- _WORK REQUIRED_
Set down every record once more, exactly as given.
━━━━━ DATA TO USE ━━━━━
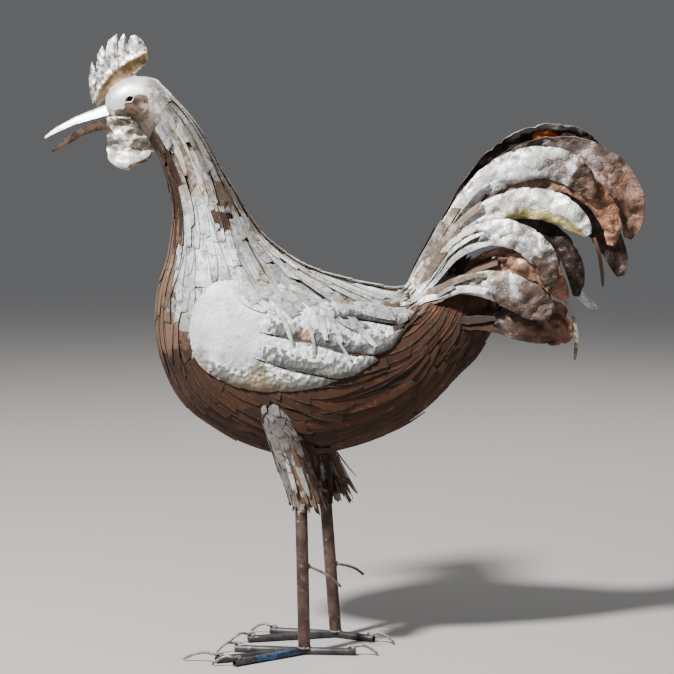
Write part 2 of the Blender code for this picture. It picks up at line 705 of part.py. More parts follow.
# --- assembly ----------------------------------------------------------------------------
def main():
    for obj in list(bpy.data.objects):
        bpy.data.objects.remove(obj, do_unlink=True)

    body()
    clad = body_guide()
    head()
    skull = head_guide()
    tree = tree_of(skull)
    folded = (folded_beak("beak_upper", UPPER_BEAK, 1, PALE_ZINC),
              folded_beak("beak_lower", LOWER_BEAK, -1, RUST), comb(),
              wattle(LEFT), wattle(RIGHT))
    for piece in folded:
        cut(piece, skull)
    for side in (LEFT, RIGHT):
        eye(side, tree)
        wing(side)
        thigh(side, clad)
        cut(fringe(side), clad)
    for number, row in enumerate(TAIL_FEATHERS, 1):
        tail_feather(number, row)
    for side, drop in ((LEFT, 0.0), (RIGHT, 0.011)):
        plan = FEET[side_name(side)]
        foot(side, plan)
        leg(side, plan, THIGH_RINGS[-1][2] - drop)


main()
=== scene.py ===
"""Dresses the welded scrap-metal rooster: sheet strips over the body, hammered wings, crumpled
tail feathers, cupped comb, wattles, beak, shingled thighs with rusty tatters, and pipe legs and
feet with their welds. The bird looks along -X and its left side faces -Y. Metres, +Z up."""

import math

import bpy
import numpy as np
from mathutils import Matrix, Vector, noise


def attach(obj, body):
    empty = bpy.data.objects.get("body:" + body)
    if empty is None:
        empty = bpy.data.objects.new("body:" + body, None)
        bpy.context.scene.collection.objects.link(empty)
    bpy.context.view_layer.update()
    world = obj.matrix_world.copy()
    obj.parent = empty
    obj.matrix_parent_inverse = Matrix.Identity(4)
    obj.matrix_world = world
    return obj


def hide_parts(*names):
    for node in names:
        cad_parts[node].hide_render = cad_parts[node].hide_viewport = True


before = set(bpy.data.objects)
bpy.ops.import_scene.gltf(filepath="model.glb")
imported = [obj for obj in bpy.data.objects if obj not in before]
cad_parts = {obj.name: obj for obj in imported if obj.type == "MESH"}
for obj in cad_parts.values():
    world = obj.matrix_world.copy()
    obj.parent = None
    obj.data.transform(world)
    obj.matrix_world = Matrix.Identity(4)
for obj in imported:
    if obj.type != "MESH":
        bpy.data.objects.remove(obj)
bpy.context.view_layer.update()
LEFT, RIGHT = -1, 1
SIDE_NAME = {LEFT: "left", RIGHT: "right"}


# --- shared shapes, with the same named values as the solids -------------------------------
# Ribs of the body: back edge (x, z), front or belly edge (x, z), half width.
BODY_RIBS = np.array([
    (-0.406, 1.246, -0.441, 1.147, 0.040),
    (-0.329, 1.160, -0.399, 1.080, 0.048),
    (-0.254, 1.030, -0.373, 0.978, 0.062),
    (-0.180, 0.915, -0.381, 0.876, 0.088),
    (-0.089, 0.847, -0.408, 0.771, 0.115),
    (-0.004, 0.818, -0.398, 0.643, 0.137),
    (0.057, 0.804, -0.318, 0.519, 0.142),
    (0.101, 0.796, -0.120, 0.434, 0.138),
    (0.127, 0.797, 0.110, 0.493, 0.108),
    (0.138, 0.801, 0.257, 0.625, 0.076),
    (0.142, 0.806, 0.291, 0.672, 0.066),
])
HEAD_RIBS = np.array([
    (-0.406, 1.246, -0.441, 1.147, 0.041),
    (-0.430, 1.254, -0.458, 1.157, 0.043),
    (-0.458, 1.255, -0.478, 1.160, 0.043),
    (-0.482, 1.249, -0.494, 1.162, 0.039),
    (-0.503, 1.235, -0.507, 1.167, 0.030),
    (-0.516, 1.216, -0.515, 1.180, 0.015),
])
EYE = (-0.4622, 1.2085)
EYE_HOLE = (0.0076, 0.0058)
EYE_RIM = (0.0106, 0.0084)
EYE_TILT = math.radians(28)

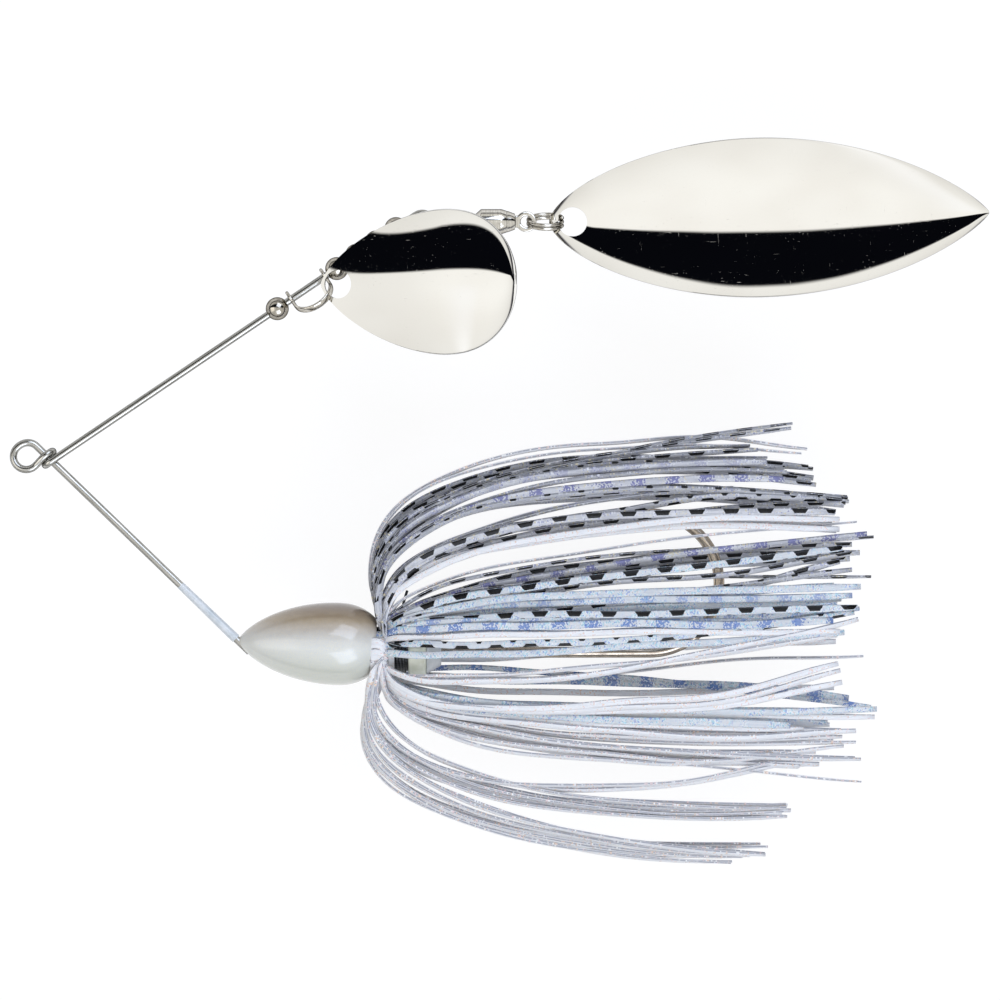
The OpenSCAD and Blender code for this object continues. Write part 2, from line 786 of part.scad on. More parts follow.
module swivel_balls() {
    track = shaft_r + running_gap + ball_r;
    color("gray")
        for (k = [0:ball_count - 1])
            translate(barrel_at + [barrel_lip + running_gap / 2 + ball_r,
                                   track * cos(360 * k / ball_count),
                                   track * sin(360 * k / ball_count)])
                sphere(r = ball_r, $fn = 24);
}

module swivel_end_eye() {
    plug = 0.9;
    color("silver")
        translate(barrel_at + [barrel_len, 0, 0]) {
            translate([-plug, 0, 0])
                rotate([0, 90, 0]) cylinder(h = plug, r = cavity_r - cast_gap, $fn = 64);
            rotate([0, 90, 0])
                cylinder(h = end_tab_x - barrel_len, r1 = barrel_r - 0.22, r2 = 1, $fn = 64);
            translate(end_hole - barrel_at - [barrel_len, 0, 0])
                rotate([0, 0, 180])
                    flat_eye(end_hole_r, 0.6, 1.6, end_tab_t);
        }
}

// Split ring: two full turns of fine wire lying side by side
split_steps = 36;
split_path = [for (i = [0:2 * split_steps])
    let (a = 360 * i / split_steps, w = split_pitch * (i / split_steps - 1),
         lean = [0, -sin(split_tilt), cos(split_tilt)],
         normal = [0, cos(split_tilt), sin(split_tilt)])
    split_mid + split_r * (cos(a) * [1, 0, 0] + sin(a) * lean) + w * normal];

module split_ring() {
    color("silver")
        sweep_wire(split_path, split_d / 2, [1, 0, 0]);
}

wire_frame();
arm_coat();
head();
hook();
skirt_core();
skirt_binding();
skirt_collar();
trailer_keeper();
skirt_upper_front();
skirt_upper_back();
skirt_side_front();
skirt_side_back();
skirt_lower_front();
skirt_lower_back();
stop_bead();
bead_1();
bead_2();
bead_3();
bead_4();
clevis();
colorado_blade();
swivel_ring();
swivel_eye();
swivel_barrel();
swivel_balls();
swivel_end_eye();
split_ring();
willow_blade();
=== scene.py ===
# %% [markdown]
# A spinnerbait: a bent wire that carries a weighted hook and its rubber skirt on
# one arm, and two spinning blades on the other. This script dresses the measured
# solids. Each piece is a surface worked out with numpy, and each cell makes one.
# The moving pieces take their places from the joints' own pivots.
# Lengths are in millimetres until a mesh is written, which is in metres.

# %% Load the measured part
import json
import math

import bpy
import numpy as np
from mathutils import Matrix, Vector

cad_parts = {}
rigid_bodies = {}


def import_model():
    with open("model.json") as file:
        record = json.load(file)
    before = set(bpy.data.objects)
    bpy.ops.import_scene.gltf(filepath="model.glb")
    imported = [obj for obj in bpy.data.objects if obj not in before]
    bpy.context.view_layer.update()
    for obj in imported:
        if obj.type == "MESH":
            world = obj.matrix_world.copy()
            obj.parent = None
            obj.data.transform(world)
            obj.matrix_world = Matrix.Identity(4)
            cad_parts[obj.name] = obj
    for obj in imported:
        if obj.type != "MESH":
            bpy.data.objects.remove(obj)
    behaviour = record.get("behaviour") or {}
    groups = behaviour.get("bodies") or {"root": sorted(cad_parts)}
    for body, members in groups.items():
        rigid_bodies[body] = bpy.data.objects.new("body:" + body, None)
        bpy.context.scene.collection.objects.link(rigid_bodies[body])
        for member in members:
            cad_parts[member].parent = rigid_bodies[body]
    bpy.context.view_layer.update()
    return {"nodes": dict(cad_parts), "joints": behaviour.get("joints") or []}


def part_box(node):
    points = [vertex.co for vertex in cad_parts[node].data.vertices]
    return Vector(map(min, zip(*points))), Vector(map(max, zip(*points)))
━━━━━
- _THE ANSWER_
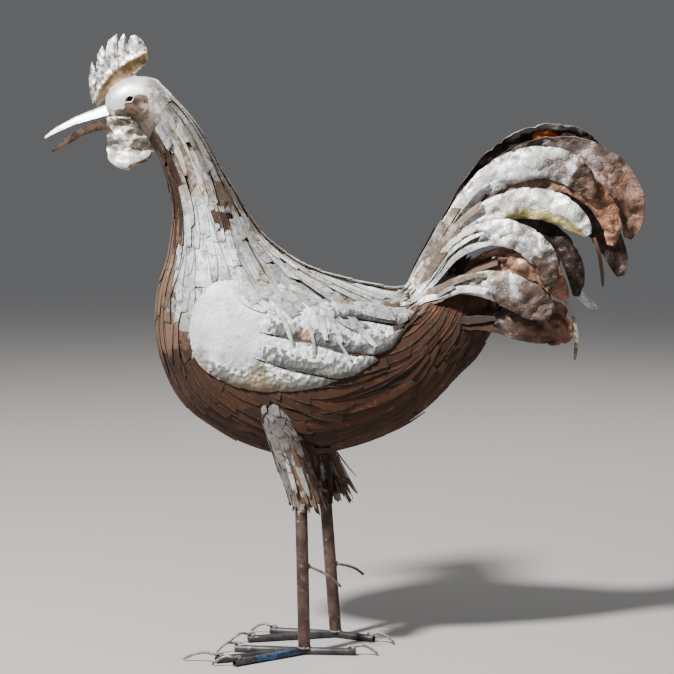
Write part 2 of the Blender code for this picture. It picks up at line 705 of part.py. More parts follow.
# --- assembly ----------------------------------------------------------------------------
def main():
    for obj in list(bpy.data.objects):
        bpy.data.objects.remove(obj, do_unlink=True)

    body()
    clad = body_guide()
    head()
    skull = head_guide()
    tree = tree_of(skull)
    folded = (folded_beak("beak_upper", UPPER_BEAK, 1, PALE_ZINC),
              folded_beak("beak_lower", LOWER_BEAK, -1, RUST), comb(),
              wattle(LEFT), wattle(RIGHT))
    for piece in folded:
        cut(piece, skull)
    for side in (LEFT, RIGHT):
        eye(side, tree)
        wing(side)
        thigh(side, clad)
        cut(fringe(side), clad)
    for number, row in enumerate(TAIL_FEATHERS, 1):
        tail_feather(number, row)
    for side, drop in ((LEFT, 0.0), (RIGHT, 0.011)):
        plan = FEET[side_name(side)]
        foot(side, plan)
        leg(side, plan, THIGH_RINGS[-1][2] - drop)


main()
=== scene.py ===
"""Dresses the welded scrap-metal rooster: sheet strips over the body, hammered wings, crumpled
tail feathers, cupped comb, wattles, beak, shingled thighs with rusty tatters, and pipe legs and
feet with their welds. The bird looks along -X and its left side faces -Y. Metres, +Z up."""

import math

import bpy
import numpy as np
from mathutils import Matrix, Vector, noise


def attach(obj, body):
    empty = bpy.data.objects.get("body:" + body)
    if empty is None:
        empty = bpy.data.objects.new("body:" + body, None)
        bpy.context.scene.collection.objects.link(empty)
    bpy.context.view_layer.update()
    world = obj.matrix_world.copy()
    obj.parent = empty
    obj.matrix_parent_inverse = Matrix.Identity(4)
    obj.matrix_world = world
    return obj


def hide_parts(*names):
    for node in names:
        cad_parts[node].hide_render = cad_parts[node].hide_viewport = True


before = set(bpy.data.objects)
bpy.ops.import_scene.gltf(filepath="model.glb")
imported = [obj for obj in bpy.data.objects if obj not in before]
cad_parts = {obj.name: obj for obj in imported if obj.type == "MESH"}
for obj in cad_parts.values():
    world = obj.matrix_world.copy()
    obj.parent = None
    obj.data.transform(world)
    obj.matrix_world = Matrix.Identity(4)
for obj in imported:
    if obj.type != "MESH":
        bpy.data.objects.remove(obj)
bpy.context.view_layer.update()
LEFT, RIGHT = -1, 1
SIDE_NAME = {LEFT: "left", RIGHT: "right"}


# --- shared shapes, with the same named values as the solids -------------------------------
# Ribs of the body: back edge (x, z), front or belly edge (x, z), half width.
BODY_RIBS = np.array([
    (-0.406, 1.246, -0.441, 1.147, 0.040),
    (-0.329, 1.160, -0.399, 1.080, 0.048),
    (-0.254, 1.030, -0.373, 0.978, 0.062),
    (-0.180, 0.915, -0.381, 0.876, 0.088),
    (-0.089, 0.847, -0.408, 0.771, 0.115),
    (-0.004, 0.818, -0.398, 0.643, 0.137),
    (0.057, 0.804, -0.318, 0.519, 0.142),
    (0.101, 0.796, -0.120, 0.434, 0.138),
    (0.127, 0.797, 0.110, 0.493, 0.108),
    (0.138, 0.801, 0.257, 0.625, 0.076),
    (0.142, 0.806, 0.291, 0.672, 0.066),
])
HEAD_RIBS = np.array([
    (-0.406, 1.246, -0.441, 1.147, 0.041),
    (-0.430, 1.254, -0.458, 1.157, 0.043),
    (-0.458, 1.255, -0.478, 1.160, 0.043),
    (-0.482, 1.249, -0.494, 1.162, 0.039),
    (-0.503, 1.235, -0.507, 1.167, 0.030),
    (-0.516, 1.216, -0.515, 1.180, 0.015),
])
EYE = (-0.4622, 1.2085)
EYE_HOLE = (0.0076, 0.0058)
EYE_RIM = (0.0106, 0.0084)
EYE_TILT = math.radians(28)

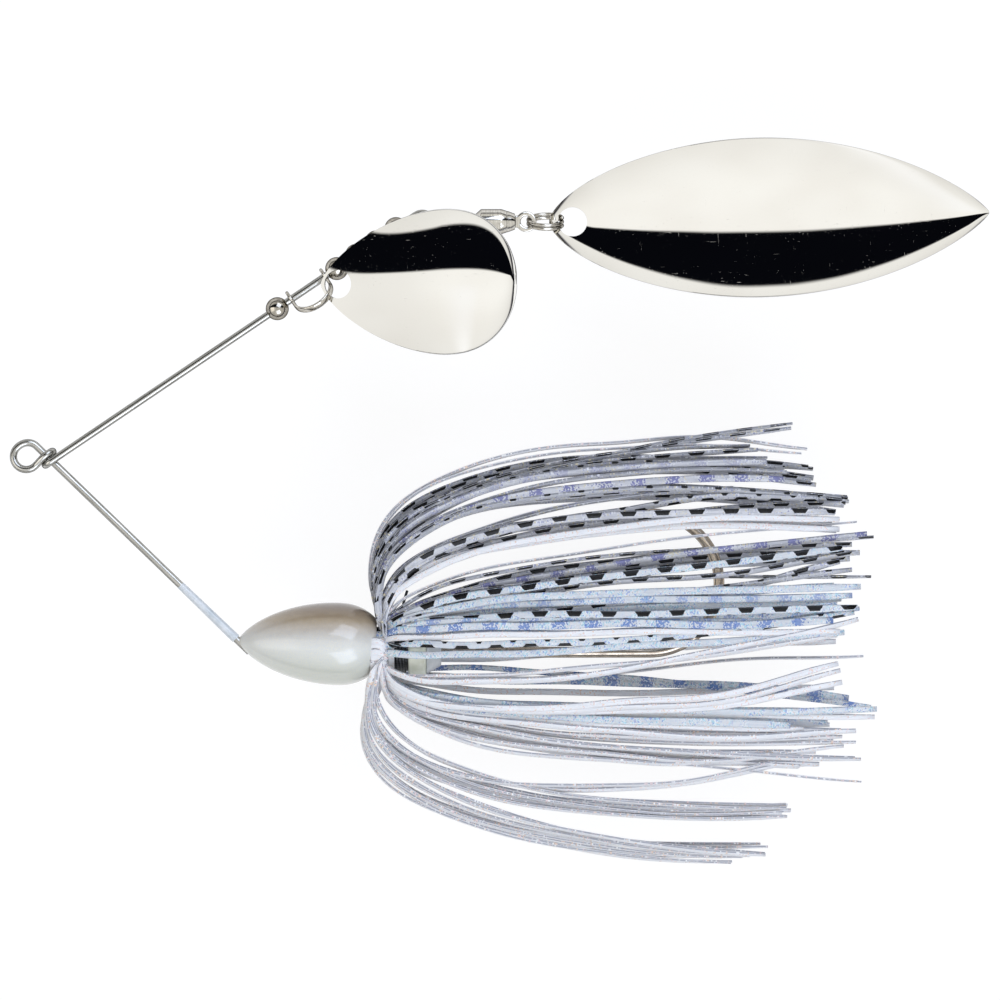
The OpenSCAD and Blender code for this object continues. Write part 2, from line 786 of part.scad on. More parts follow.
module swivel_balls() {
    track = shaft_r + running_gap + ball_r;
    color("gray")
        for (k = [0:ball_count - 1])
            translate(barrel_at + [barrel_lip + running_gap / 2 + ball_r,
                                   track * cos(360 * k / ball_count),
                                   track * sin(360 * k / ball_count)])
                sphere(r = ball_r, $fn = 24);
}

module swivel_end_eye() {
    plug = 0.9;
    color("silver")
        translate(barrel_at + [barrel_len, 0, 0]) {
            translate([-plug, 0, 0])
                rotate([0, 90, 0]) cylinder(h = plug, r = cavity_r - cast_gap, $fn = 64);
            rotate([0, 90, 0])
                cylinder(h = end_tab_x - barrel_len, r1 = barrel_r - 0.22, r2 = 1, $fn = 64);
            translate(end_hole - barrel_at - [barrel_len, 0, 0])
                rotate([0, 0, 180])
                    flat_eye(end_hole_r, 0.6, 1.6, end_tab_t);
        }
}

// Split ring: two full turns of fine wire lying side by side
split_steps = 36;
split_path = [for (i = [0:2 * split_steps])
    let (a = 360 * i / split_steps, w = split_pitch * (i / split_steps - 1),
         lean = [0, -sin(split_tilt), cos(split_tilt)],
         normal = [0, cos(split_tilt), sin(split_tilt)])
    split_mid + split_r * (cos(a) * [1, 0, 0] + sin(a) * lean) + w * normal];

module split_ring() {
    color("silver")
        sweep_wire(split_path, split_d / 2, [1, 0, 0]);
}

wire_frame();
arm_coat();
head();
hook();
skirt_core();
skirt_binding();
skirt_collar();
trailer_keeper();
skirt_upper_front();
skirt_upper_back();
skirt_side_front();
skirt_side_back();
skirt_lower_front();
skirt_lower_back();
stop_bead();
bead_1();
bead_2();
bead_3();
bead_4();
clevis();
colorado_blade();
swivel_ring();
swivel_eye();
swivel_barrel();
swivel_balls();
swivel_end_eye();
split_ring();
willow_blade();
=== scene.py ===
# %% [markdown]
# A spinnerbait: a bent wire that carries a weighted hook and its rubber skirt on
# one arm, and two spinning blades on the other. This script dresses the measured
# solids. Each piece is a surface worked out with numpy, and each cell makes one.
# The moving pieces take their places from the joints' own pivots.
# Lengths are in millimetres until a mesh is written, which is in metres.

# %% Load the measured part
import json
import math

import bpy
import numpy as np
from mathutils import Matrix, Vector

cad_parts = {}
rigid_bodies = {}


def import_model():
    with open("model.json") as file:
        record = json.load(file)
    before = set(bpy.data.objects)
    bpy.ops.import_scene.gltf(filepath="model.glb")
    imported = [obj for obj in bpy.data.objects if obj not in before]
    bpy.context.view_layer.update()
    for obj in imported:
        if obj.type == "MESH":
            world = obj.matrix_world.copy()
            obj.parent = None
            obj.data.transform(world)
            obj.matrix_world = Matrix.Identity(4)
            cad_parts[obj.name] = obj
    for obj in imported:
        if obj.type != "MESH":
            bpy.data.objects.remove(obj)
    behaviour = record.get("behaviour") or {}
    groups = behaviour.get("bodies") or {"root": sorted(cad_parts)}
    for body, members in groups.items():
        rigid_bodies[body] = bpy.data.objects.new("body:" + body, None)
        bpy.context.scene.collection.objects.link(rigid_bodies[body])
        for member in members:
            cad_parts[member].parent = rigid_bodies[body]
    bpy.context.view_layer.update()
    return {"nodes": dict(cad_parts), "joints": behaviour.get("joints") or []}


def part_box(node):
    points = [vertex.co for vertex in cad_parts[node].data.vertices]
    return Vector(map(min, zip(*points))), Vector(map(max, zip(*points)))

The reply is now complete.